### Supplied data:
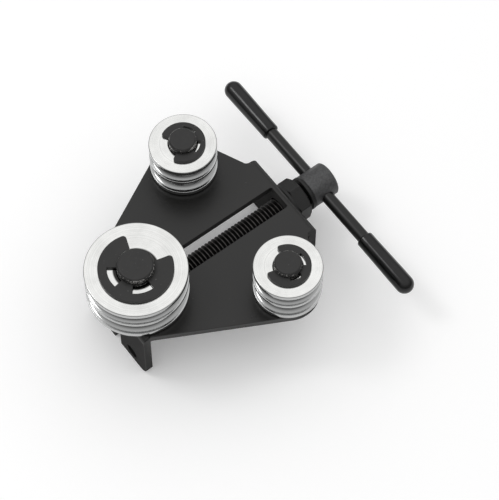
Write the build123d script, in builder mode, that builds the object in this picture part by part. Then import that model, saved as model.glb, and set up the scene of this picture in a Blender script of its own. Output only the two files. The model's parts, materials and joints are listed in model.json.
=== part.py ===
from build123d import *
import os
from math import asin, atan2, cos, degrees, hypot, radians, sin

# Three-roller tube bender. A bent steel deck stands on two turned-down legs. Two guide
# rollers spin on fixed axles. A larger forming roller rides on a carriage in the deck's
# slot, and a lead screw with a tommy bar draws it between the guide rollers.
# +X points from the vise leg to the handle, +Z up, origin at the bottom centre of the box.

os.makedirs("parts", exist_ok=True)

# Deck, bent from one sheet
sheet = 4.0
leg_depth = 36.0          # deck top down to the feet of both legs
bend_outer = 4.0
bend_inner = 1.2
guide_pitch = 81.0        # between the two guide roller axes
forming_reach = 56.0      # guide line back to the forming roller, fully open
tail_reach = 9.6          # forming axis, fully open, back to the vise leg's inner face
front_reach = 26.4        # guide line forward to the screw leg's inner face
ear_radius = 15.3         # round corners of the deck under the guide rollers
front_leg_width = 47.0
front_neck = 5.7          # length of the straight sides behind the screw leg
neck_fillet = 2.6
vise_leg_width = 46.0
vise_leg_round = 5.0
vise_hole_diameter = 7.5
vise_hole_pitch = 23.2
vise_hole_height = 6.6    # foot up to the hole centres
notch_width = 4.6
notch_height = 12.0
slot_width = 12.8
slot_corner = 1.0

# Rollers, with half-round grooves for two tube sizes
forming_diameter = 48.0
guide_diameter = 32.2
roller_height = 21.0
upper_groove = 3.2        # groove radius for 6.35 mm tube
lower_groove = 4.0        # groove radius for 7.94 mm tube
top_rim = 2.5
middle_rim = 1.6
rim_break = 0.4
bore_break = 0.5

# Axles, shims and retaining clips
forming_axle_diameter = 17.5
guide_axle_diameter = 13.3
forming_axle_stand = 4.8  # axle top above the roller's top face
guide_axle_stand = 4.0
axle_break = 1.0
forming_shim_diameter = 34.0
guide_shim_diameter = 24.0
shim = 0.6
clip = 1.5                # thickness of the clips
clip_groove_depth = 1.3
forming_clip_diameter = 35.0
forming_clip_web = 4.3    # ring width at the windows
guide_clip_diameter = 21.4
guide_clip_web = 2.4
clip_mouth = 42.0         # half angle of a clip's opening
clip_back_lug = 19.0      # half angle of the lug opposite the opening
clip_window = 46.0        # angle of each window beside that lug
clip_tip_round = 1.1
forming_clip_turn = 28.0  # direction of each clip's opening
left_clip_turn = 166.0
right_clip_turn = 124.0
guide_stud_diameter = 8.0
stud_nut_across = 13.0
stud_nut_height = 5.0
stud_washer = 1.6
stud_washer_diameter = 14.8
stud_end = 1.2            # stud left proud of its nut

# Carriage
block_length = 16.2
block_width = 22.0
block_height = 18.0
block_break = 1.0
block_overhang = 6.2      # block end behind the forming axle
waist_round = 1.5
spigot_diameter = 10.0
spigot_depth = 3.8

# Lead screw, its head and the nut welded to the deck
screw_drop = 13.5         # deck top down to the screw axis
screw_diameter = 12.7
screw_lead = 1.954
screw_turns = 36
journal_diameter = 9.0
journal_break = 0.5
tail_clip = 0.9
tail_clip_groove_diameter = 7.0
tail_clip_diameter = 14.0
tail_clip_web = 1.6
tail_end = 1.2
thrust_washer = 1.5
thrust_washer_diameter = 18.0
nut_across = 19.05
nut_height = 7.0
nut_crown = 0.6           # corner chamfer of a nut, over the corner's depth
nut_washer = 1.5
nut_washer_diameter = 22.0
stop_gap = 1.9            # nut to stop washer, fully open
stop_washer = 1.5
stop_washer_diameter = 17.4
head_diameter = 17.0
head_length = 14.2
head_break = 0.8
head_spigot_diameter = 9.0
head_spigot_depth = 3.2

# Tommy bar and its dipped grips
bar_diameter = 6.35
bar_length = 139.0
grip_length = 35.0
grip_cap = 2.0            # vinyl over the end of the bar
grip_neck_diameter = 8.6
grip_end_diameter = 9.2

# Fits
running = 0.05            # radial, turning parts
play = 0.05               # axial, between stacked parts
slide_play = 0.1          # each side of the carriage in the slot
hole_clearance = 0.4      # radial, the screw through its leg

# Places that follow from the sizes
nut_stack = nut_washer + nut_height + stop_gap
head_end = front_reach + sheet + nut_stack + stop_washer + head_length
guide_x = (forming_reach + forming_diameter / 2 - head_end) / 2
forming_x = guide_x - forming_reach
tail_x = forming_x - tail_reach - sheet
front_x = guide_x + front_reach + sheet
deck_top = leg_depth
deck_under = deck_top - sheet
guide_y = guide_pitch / 2
screw_z = deck_top - screw_drop
roller_base = deck_top + play + shim + play
roller_top = roller_base + roller_height
clip_base = roller_top + play
block_back = forming_x - block_overhang
block_front = block_back + block_length
block_top = deck_under - play * 2
waist_width = slot_width - 2 * slide_play
slot_back = forming_x - waist_width / 2 - slide_play * 4
shoulder_x = block_front + play + thrust_washer
nut_x = front_x + nut_washer
stop_x = nut_x + nut_height + stop_gap
head_x = stop_x + stop_washer
bar_x = head_x + head_length / 2
travel = screw_turns * screw_lead


def tangent_touch(px, py, cy, radius):
    """Where the line from (px, py) touches the round ear centred on (guide_x, cy)."""
    reach = hypot(px - guide_x, py - cy)
    swing = asin(radius / reach)
    side = 1 if px > guide_x else -1
    heading = atan2(cy - py, guide_x - px) - side * swing
    run = reach * cos(swing)
    return (px + run * cos(heading), py + run * sin(heading))


def upright(x, y, z):
    """Plane for a profile turned about a vertical axis: local x is radius, local y is up."""
    return Plane(origin=(x, y, z), x_dir=(1, 0, 0), z_dir=(0, -1, 0))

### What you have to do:
Repeat the listing exactly, from its first line to its last.

### Final result:
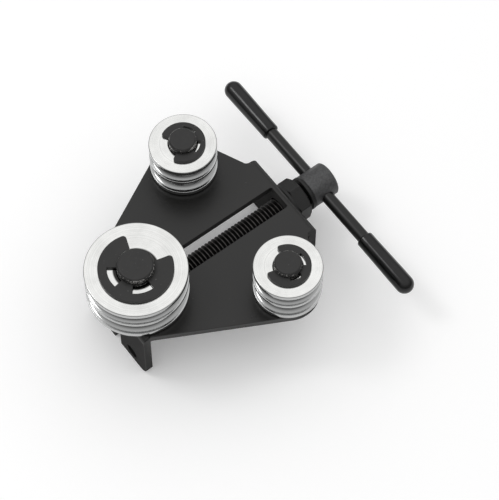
Write the build123d script, in builder mode, that builds the object in this picture part by part. Then import that model, saved as model.glb, and set up the scene of this picture in a Blender script of its own. Output only the two files. The model's parts, materials and joints are listed in model.json.
=== part.py ===
from build123d import *
import os
from math import asin, atan2, cos, degrees, hypot, radians, sin

# Three-roller tube bender. A bent steel deck stands on two turned-down legs. Two guide
# rollers spin on fixed axles. A larger forming roller rides on a carriage in the deck's
# slot, and a lead screw with a tommy bar draws it between the guide rollers.
# +X points from the vise leg to the handle, +Z up, origin at the bottom centre of the box.

os.makedirs("parts", exist_ok=True)

# Deck, bent from one sheet
sheet = 4.0
leg_depth = 36.0          # deck top down to the feet of both legs
bend_outer = 4.0
bend_inner = 1.2
guide_pitch = 81.0        # between the two guide roller axes
forming_reach = 56.0      # guide line back to the forming roller, fully open
tail_reach = 9.6          # forming axis, fully open, back to the vise leg's inner face
front_reach = 26.4        # guide line forward to the screw leg's inner face
ear_radius = 15.3         # round corners of the deck under the guide rollers
front_leg_width = 47.0
front_neck = 5.7          # length of the straight sides behind the screw leg
neck_fillet = 2.6
vise_leg_width = 46.0
vise_leg_round = 5.0
vise_hole_diameter = 7.5
vise_hole_pitch = 23.2
vise_hole_height = 6.6    # foot up to the hole centres
notch_width = 4.6
notch_height = 12.0
slot_width = 12.8
slot_corner = 1.0

# Rollers, with half-round grooves for two tube sizes
forming_diameter = 48.0
guide_diameter = 32.2
roller_height = 21.0
upper_groove = 3.2        # groove radius for 6.35 mm tube
lower_groove = 4.0        # groove radius for 7.94 mm tube
top_rim = 2.5
middle_rim = 1.6
rim_break = 0.4
bore_break = 0.5

# Axles, shims and retaining clips
forming_axle_diameter = 17.5
guide_axle_diameter = 13.3
forming_axle_stand = 4.8  # axle top above the roller's top face
guide_axle_stand = 4.0
axle_break = 1.0
forming_shim_diameter = 34.0
guide_shim_diameter = 24.0
shim = 0.6
clip = 1.5                # thickness of the clips
clip_groove_depth = 1.3
forming_clip_diameter = 35.0
forming_clip_web = 4.3    # ring width at the windows
guide_clip_diameter = 21.4
guide_clip_web = 2.4
clip_mouth = 42.0         # half angle of a clip's opening
clip_back_lug = 19.0      # half angle of the lug opposite the opening
clip_window = 46.0        # angle of each window beside that lug
clip_tip_round = 1.1
forming_clip_turn = 28.0  # direction of each clip's opening
left_clip_turn = 166.0
right_clip_turn = 124.0
guide_stud_diameter = 8.0
stud_nut_across = 13.0
stud_nut_height = 5.0
stud_washer = 1.6
stud_washer_diameter = 14.8
stud_end = 1.2            # stud left proud of its nut

# Carriage
block_length = 16.2
block_width = 22.0
block_height = 18.0
block_break = 1.0
block_overhang = 6.2      # block end behind the forming axle
waist_round = 1.5
spigot_diameter = 10.0
spigot_depth = 3.8

# Lead screw, its head and the nut welded to the deck
screw_drop = 13.5         # deck top down to the screw axis
screw_diameter = 12.7
screw_lead = 1.954
screw_turns = 36
journal_diameter = 9.0
journal_break = 0.5
tail_clip = 0.9
tail_clip_groove_diameter = 7.0
tail_clip_diameter = 14.0
tail_clip_web = 1.6
tail_end = 1.2
thrust_washer = 1.5
thrust_washer_diameter = 18.0
nut_across = 19.05
nut_height = 7.0
nut_crown = 0.6           # corner chamfer of a nut, over the corner's depth
nut_washer = 1.5
nut_washer_diameter = 22.0
stop_gap = 1.9            # nut to stop washer, fully open
stop_washer = 1.5
stop_washer_diameter = 17.4
head_diameter = 17.0
head_length = 14.2
head_break = 0.8
head_spigot_diameter = 9.0
head_spigot_depth = 3.2

# Tommy bar and its dipped grips
bar_diameter = 6.35
bar_length = 139.0
grip_length = 35.0
grip_cap = 2.0            # vinyl over the end of the bar
grip_neck_diameter = 8.6
grip_end_diameter = 9.2

# Fits
running = 0.05            # radial, turning parts
play = 0.05               # axial, between stacked parts
slide_play = 0.1          # each side of the carriage in the slot
hole_clearance = 0.4      # radial, the screw through its leg

# Places that follow from the sizes
nut_stack = nut_washer + nut_height + stop_gap
head_end = front_reach + sheet + nut_stack + stop_washer + head_length
guide_x = (forming_reach + forming_diameter / 2 - head_end) / 2
forming_x = guide_x - forming_reach
tail_x = forming_x - tail_reach - sheet
front_x = guide_x + front_reach + sheet
deck_top = leg_depth
deck_under = deck_top - sheet
guide_y = guide_pitch / 2
screw_z = deck_top - screw_drop
roller_base = deck_top + play + shim + play
roller_top = roller_base + roller_height
clip_base = roller_top + play
block_back = forming_x - block_overhang
block_front = block_back + block_length
block_top = deck_under - play * 2
waist_width = slot_width - 2 * slide_play
slot_back = forming_x - waist_width / 2 - slide_play * 4
shoulder_x = block_front + play + thrust_washer
nut_x = front_x + nut_washer
stop_x = nut_x + nut_height + stop_gap
head_x = stop_x + stop_washer
bar_x = head_x + head_length / 2
travel = screw_turns * screw_lead


def tangent_touch(px, py, cy, radius):
    """Where the line from (px, py) touches the round ear centred on (guide_x, cy)."""
    reach = hypot(px - guide_x, py - cy)
    swing = asin(radius / reach)
    side = 1 if px > guide_x else -1
    heading = atan2(cy - py, guide_x - px) - side * swing
    run = reach * cos(swing)
    return (px + run * cos(heading), py + run * sin(heading))


def upright(x, y, z):
    """Plane for a profile turned about a vertical axis: local x is radius, local y is up."""
    return Plane(origin=(x, y, z), x_dir=(1, 0, 0), z_dir=(0, -1, 0))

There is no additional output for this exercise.